The program works in this order
- Some random weights
- Set up the step-size for learning (little or big guesses up or down) and number of iterations (forward/back ward passes)
- Call a specialized function for ‘advanced optimization’ – we could write a kluxy one but this is the one we are using
- The advanced optimizer calls our function.
- And then performs its own magic to update the weights.
- We get called again, do our thing, rinse and repeat.
How do we know we have done enough?
Mainly the program will stop at the number of iterations we have set. Then it works out the error rate at that point – how many digits are we getting right and how many not.
Oddly, we don’t want 100% because that would probably just mean we are picking up something quirky about our data. Mine eventually ran at around 98% meaning there is still human work and management of error to do if we are machine reading postal codes. At least that is what I am assuming.
There you have it. The outline of the back propagation. I haven’t taken into account the bias factor but I have stressed the size of the matrices all the way through, because if there is one thing I have learned, that’s how the computing guys make sure they aren’t getting muddled up. So we should too.

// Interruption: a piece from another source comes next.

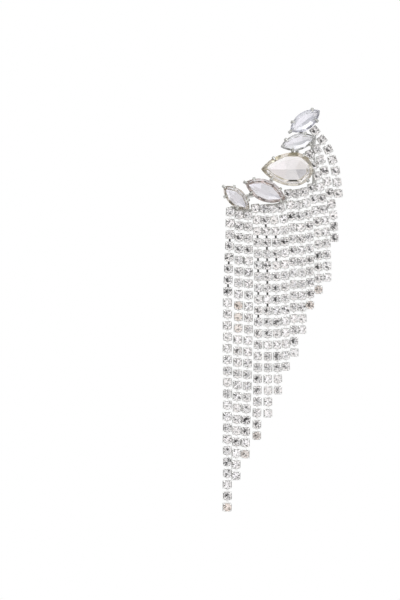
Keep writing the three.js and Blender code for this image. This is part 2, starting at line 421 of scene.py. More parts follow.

So now I will go through and add an * where the bias factor would come into play.
Hope this helps. I hope it helps me when I try to do this again. Good luck!
The regularization parameter
Ah, nearly forgot – the regularization parameter. Those values – those little bits of error in the two matrices that are the same size as the weights – (25×400*) and (10×25*)?
Each cell in the matrix except for the first column in each which represents the bias factor, must be adjusted slightly by a regularization parameter before we are done and hand the matrices over to the bigger program
The formula is pretty simple. It is just the theta value for that cell times by the learning rate (set in the main program) and divided by the number of training cases. Each of the two matrices is adjusted separately. A relatively trivial bit of arithmetic.